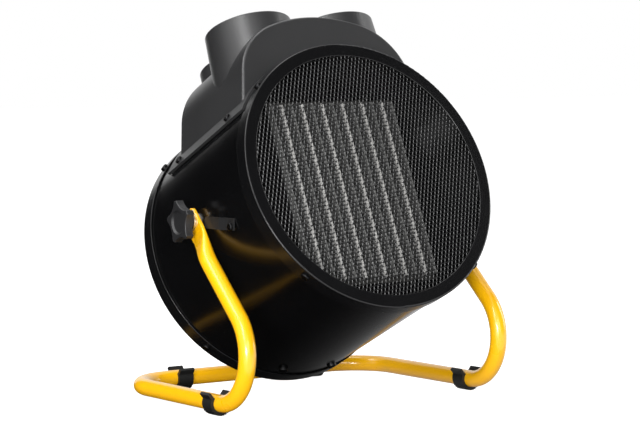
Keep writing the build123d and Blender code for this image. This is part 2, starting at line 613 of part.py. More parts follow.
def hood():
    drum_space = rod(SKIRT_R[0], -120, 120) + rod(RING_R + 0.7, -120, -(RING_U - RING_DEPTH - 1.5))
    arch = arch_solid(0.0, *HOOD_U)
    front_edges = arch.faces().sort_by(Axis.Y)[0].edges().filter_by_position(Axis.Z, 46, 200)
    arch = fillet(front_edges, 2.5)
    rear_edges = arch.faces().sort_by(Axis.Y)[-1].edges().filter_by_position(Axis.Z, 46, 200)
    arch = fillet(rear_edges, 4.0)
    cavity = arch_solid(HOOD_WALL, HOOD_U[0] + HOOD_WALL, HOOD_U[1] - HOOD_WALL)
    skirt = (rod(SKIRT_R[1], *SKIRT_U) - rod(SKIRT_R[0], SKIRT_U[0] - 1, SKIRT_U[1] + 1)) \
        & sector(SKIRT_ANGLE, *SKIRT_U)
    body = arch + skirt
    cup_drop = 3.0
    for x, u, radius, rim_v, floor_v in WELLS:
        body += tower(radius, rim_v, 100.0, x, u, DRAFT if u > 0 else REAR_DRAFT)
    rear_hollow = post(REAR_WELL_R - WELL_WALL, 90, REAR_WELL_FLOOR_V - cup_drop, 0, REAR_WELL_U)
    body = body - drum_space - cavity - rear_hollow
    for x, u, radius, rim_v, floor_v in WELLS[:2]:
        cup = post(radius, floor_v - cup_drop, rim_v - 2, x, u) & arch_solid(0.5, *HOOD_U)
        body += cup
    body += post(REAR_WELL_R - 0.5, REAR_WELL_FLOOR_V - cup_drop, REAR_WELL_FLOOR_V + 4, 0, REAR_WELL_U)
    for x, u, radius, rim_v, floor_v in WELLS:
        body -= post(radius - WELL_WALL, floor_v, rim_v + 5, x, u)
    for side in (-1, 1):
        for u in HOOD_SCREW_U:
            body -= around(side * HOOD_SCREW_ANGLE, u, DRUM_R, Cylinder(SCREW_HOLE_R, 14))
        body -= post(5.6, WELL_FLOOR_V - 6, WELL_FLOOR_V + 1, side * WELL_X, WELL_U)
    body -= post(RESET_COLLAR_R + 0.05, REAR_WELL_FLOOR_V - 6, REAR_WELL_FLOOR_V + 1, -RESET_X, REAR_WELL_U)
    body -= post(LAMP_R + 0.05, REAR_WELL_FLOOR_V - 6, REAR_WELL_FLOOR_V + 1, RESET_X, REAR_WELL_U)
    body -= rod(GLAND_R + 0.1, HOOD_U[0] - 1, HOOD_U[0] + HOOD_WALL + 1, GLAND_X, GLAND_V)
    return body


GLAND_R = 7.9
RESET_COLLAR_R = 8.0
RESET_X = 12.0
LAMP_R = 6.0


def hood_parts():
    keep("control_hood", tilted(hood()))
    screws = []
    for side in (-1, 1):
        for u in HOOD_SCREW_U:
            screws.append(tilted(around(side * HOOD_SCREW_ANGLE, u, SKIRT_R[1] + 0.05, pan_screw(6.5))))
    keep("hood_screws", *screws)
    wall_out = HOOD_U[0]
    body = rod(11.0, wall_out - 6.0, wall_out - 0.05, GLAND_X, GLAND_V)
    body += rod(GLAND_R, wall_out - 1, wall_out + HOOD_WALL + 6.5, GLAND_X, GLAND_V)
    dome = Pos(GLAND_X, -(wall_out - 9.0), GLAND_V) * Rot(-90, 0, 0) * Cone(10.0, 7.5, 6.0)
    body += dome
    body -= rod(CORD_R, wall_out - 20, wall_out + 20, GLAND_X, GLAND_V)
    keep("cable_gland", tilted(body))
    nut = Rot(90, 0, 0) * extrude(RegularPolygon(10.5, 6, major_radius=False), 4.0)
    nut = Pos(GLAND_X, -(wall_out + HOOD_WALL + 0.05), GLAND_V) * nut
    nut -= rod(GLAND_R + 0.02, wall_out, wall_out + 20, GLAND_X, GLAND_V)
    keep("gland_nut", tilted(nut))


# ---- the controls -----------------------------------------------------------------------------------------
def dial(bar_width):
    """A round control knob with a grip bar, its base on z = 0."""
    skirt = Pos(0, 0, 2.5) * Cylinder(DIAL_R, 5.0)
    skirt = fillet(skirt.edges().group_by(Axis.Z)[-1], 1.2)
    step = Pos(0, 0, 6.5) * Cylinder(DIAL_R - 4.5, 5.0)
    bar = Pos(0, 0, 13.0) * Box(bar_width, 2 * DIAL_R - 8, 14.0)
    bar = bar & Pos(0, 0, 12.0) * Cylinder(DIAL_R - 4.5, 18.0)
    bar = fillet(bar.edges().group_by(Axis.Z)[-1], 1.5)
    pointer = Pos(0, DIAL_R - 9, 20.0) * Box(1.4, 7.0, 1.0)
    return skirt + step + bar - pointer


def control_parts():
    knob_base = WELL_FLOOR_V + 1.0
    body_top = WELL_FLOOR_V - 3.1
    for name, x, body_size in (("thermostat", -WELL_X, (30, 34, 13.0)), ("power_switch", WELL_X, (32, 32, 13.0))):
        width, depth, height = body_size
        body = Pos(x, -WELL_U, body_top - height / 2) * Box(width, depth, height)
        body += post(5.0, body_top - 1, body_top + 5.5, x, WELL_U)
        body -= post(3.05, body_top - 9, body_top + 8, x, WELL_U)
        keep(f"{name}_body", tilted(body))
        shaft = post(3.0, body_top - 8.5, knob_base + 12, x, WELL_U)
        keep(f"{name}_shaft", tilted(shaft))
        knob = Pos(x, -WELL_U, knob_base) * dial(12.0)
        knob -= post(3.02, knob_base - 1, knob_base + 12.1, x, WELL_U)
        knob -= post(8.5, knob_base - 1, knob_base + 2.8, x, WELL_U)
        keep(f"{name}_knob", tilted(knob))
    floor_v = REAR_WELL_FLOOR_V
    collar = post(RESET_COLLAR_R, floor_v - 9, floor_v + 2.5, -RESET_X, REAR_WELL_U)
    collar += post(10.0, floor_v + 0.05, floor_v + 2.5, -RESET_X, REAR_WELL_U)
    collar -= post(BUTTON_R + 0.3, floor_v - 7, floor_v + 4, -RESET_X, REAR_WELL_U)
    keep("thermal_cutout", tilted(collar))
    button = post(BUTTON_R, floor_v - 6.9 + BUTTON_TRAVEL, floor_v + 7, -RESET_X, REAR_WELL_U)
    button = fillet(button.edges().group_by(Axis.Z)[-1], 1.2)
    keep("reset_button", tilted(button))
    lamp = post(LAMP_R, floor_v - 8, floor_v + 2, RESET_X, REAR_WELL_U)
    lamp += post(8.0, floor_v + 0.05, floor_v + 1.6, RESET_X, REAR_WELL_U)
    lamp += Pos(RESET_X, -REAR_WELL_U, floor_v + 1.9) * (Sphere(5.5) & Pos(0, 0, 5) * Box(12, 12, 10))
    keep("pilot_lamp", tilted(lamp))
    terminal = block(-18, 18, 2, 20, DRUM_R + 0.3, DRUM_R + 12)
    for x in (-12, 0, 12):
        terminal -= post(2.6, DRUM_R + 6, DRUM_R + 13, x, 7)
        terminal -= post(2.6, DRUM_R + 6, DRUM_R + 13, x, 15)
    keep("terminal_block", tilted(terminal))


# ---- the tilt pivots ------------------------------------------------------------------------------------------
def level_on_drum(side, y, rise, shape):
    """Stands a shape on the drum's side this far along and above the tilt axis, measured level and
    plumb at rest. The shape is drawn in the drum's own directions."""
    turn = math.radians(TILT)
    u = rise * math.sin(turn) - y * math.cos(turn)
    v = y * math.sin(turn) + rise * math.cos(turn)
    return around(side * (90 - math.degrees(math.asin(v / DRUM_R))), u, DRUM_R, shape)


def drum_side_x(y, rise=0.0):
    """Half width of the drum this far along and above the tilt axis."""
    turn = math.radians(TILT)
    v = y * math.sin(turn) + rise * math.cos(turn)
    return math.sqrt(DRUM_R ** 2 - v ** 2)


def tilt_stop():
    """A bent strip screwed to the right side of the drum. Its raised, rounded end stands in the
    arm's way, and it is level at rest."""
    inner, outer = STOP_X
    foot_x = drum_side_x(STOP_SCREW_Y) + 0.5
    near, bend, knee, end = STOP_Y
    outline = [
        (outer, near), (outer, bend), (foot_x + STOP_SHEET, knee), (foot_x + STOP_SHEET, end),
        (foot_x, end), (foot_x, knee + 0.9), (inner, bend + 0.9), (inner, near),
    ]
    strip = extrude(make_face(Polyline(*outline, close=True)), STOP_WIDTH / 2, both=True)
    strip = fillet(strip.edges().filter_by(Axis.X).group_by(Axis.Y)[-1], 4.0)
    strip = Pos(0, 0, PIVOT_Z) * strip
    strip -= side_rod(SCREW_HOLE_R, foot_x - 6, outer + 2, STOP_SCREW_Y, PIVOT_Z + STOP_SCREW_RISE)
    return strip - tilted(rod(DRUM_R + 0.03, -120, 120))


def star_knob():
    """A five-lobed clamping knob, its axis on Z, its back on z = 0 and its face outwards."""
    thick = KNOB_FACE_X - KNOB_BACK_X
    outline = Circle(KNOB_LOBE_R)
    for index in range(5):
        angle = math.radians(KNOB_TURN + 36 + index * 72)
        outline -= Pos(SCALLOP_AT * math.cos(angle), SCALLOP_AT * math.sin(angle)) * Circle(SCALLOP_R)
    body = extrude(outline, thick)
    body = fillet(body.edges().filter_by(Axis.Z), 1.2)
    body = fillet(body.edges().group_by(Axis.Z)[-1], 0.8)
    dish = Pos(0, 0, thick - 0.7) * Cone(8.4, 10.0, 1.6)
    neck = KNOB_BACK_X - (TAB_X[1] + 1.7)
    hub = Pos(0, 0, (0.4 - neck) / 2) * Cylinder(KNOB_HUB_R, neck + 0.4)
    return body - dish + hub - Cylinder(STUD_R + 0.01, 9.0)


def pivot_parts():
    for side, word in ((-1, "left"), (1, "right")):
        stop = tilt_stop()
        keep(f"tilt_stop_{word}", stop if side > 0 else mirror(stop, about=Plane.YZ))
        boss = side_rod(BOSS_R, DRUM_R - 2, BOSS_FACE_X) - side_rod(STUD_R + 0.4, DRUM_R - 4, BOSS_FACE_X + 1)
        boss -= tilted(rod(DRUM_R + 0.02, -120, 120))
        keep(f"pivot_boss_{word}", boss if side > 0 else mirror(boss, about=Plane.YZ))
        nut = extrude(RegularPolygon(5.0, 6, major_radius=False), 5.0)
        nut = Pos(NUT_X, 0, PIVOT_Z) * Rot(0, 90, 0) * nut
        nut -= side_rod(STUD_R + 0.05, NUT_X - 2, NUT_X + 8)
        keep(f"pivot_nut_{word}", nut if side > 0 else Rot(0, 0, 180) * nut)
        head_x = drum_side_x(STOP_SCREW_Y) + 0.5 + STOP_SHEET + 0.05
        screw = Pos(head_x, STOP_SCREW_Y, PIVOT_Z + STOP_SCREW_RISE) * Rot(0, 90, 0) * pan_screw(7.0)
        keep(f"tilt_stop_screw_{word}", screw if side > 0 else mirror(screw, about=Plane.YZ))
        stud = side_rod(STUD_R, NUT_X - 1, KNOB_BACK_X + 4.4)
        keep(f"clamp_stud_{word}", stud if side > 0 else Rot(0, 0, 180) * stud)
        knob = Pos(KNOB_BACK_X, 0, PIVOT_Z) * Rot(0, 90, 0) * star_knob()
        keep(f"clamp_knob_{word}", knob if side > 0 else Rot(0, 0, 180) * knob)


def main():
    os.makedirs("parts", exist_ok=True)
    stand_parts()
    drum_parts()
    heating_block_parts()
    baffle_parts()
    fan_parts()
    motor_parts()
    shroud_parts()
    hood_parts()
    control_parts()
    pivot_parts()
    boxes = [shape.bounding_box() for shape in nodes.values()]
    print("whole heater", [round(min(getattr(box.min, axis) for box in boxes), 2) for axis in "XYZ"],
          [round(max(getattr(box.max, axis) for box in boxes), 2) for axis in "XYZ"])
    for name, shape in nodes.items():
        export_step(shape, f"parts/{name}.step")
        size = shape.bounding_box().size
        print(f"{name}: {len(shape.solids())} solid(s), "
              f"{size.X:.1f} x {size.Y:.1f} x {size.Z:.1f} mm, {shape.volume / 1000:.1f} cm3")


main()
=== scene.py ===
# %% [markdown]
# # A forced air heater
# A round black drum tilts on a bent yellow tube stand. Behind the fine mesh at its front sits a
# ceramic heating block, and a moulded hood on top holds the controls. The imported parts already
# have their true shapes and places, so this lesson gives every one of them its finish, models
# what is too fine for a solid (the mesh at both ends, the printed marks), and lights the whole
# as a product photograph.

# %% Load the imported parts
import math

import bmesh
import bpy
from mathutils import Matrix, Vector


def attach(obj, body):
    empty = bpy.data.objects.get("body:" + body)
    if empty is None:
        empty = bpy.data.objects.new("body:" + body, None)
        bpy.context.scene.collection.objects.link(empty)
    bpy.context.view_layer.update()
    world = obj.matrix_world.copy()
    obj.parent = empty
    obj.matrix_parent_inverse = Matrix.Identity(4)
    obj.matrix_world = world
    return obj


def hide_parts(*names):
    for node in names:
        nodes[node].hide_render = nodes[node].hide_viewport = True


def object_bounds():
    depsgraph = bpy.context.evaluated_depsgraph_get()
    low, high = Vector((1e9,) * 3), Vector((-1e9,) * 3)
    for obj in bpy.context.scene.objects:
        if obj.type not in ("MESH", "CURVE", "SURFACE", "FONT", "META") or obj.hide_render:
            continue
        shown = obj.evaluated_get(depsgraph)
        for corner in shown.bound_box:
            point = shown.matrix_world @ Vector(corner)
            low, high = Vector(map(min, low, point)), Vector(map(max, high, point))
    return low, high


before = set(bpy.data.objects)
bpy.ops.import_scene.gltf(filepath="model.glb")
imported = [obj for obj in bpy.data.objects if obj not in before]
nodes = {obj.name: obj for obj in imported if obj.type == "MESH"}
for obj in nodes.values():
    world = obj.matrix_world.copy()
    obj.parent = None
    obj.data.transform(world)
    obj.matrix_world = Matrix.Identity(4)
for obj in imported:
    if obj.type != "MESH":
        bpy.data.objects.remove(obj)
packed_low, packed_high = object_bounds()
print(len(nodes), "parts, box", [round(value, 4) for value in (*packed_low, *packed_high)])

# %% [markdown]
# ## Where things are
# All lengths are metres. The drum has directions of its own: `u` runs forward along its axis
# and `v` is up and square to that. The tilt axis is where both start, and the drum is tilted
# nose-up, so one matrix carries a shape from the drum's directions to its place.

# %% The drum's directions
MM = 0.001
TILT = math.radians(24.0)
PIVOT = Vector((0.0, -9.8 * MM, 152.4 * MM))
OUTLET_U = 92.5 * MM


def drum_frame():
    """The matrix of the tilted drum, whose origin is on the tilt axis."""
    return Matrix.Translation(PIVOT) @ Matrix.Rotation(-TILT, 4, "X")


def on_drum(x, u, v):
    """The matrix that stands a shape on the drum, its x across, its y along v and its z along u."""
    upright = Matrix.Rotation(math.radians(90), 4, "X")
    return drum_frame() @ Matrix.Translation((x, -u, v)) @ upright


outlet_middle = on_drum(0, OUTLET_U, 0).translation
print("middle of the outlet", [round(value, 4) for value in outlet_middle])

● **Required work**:
Say how many lines above hold the word "imported", giving only the count.

● **Result below**:
5